I don’t know about you, but I believe we are in a time of need all the time. Sometimes we need saved from our own doings, sometimes from other’s doings, but all the time from the sin of this world and death that comes with it.

Today, come alive to Jesus’ life. Choose Jesus to be a part of your life every day. Whether you have never invited Him into your life or you have been a Christian for many years, choose Jesus every day. If we allow Him to be a part of lives every day, not just on holidays or when we are flat on our faces, only then will we experience the true freedom and the full life God has for us.
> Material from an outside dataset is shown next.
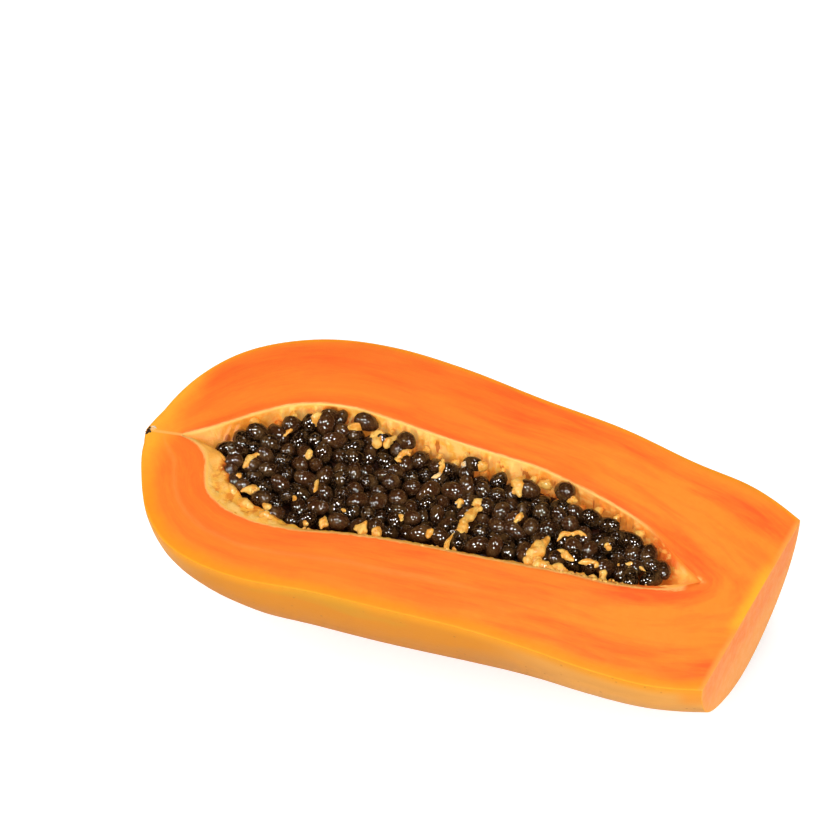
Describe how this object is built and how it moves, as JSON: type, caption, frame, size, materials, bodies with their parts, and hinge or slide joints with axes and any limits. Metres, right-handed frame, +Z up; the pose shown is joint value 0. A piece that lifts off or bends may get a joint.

Just as Jesus entered that busy city thousands of years ago and entered into the final stages of His work on earth, let’s invite Him to enter our hearts and lives completely. Let’s shout praises of “Hosanna” for the Messiah King that He is, but also let’s join Him in humility and obedience. With our eyes open and our hearts full of gratitude, let’s join Him in God’s ultimate work of restoration. No we can’t do what Jesus did, but we can share the healing of what He has done and the true life with everyone around us.

And as we continue our journey through Holy Week, next let’s prepare to come alive to Jesus’ sacrifice through His death on Good Friday, and then prepare to celebrate the power of the resurrection so we can discover what it means to truly come alive on Easter Sunday.

Let’s pray.

Father God, Thank you for sending Jesus just for us. Thank you that you had this plan to save us from the very beginning. Never have you planned to be separated from us. Thank you that you go above and beyond to save us. We want you to be a part of our lives every day. Please come into our hearts, maybe for the first time, maybe for the 100th time. And please forgive us for when we have chosen to separate ourselves from you. Help us to put our focus on you every day, to see you, to know you and to obey your will, for there is no way our own wills are anywhere close to the beautiful plans you have for us. And Father, thank you that we know the end of your story, and therefore can move now to be closer to you. In the power that rose Jesus from the dead, we pray these things, Amen.